---------- Recorded information ----------

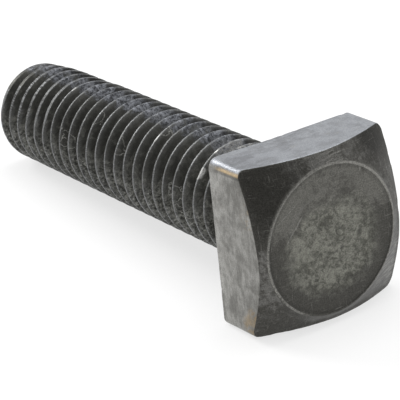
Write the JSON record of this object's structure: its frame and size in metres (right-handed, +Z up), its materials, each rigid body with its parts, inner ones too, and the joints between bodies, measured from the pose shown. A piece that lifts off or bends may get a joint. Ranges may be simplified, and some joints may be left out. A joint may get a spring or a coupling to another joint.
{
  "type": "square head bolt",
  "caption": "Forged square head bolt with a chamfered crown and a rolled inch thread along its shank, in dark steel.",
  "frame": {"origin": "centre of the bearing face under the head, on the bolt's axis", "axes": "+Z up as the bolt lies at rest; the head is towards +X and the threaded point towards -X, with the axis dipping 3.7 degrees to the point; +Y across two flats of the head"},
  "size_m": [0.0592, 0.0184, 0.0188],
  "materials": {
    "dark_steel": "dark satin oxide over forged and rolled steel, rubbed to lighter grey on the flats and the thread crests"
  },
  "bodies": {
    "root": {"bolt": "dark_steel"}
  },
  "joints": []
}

----------

## Goal of the exercise
Give the data again, exactly as it stands.

## Full output
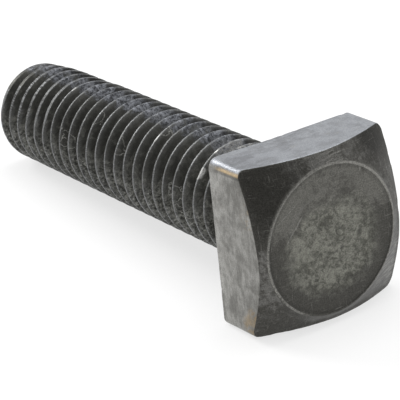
Write the JSON record of this object's structure: its frame and size in metres (right-handed, +Z up), its materials, each rigid body with its parts, inner ones too, and the joints between bodies, measured from the pose shown. A piece that lifts off or bends may get a joint. Ranges may be simplified, and some joints may be left out. A joint may get a spring or a coupling to another joint.
{
  "type": "square head bolt",
  "caption": "Forged square head bolt with a chamfered crown and a rolled inch thread along its shank, in dark steel.",
  "frame": {"origin": "centre of the bearing face under the head, on the bolt's axis", "axes": "+Z up as the bolt lies at rest; the head is towards +X and the threaded point towards -X, with the axis dipping 3.7 degrees to the point; +Y across two flats of the head"},
  "size_m": [0.0592, 0.0184, 0.0188],
  "materials": {
    "dark_steel": "dark satin oxide over forged and rolled steel, rubbed to lighter grey on the flats and the thread crests"
  },
  "bodies": {
    "root": {"bolt": "dark_steel"}
  },
  "joints": []
}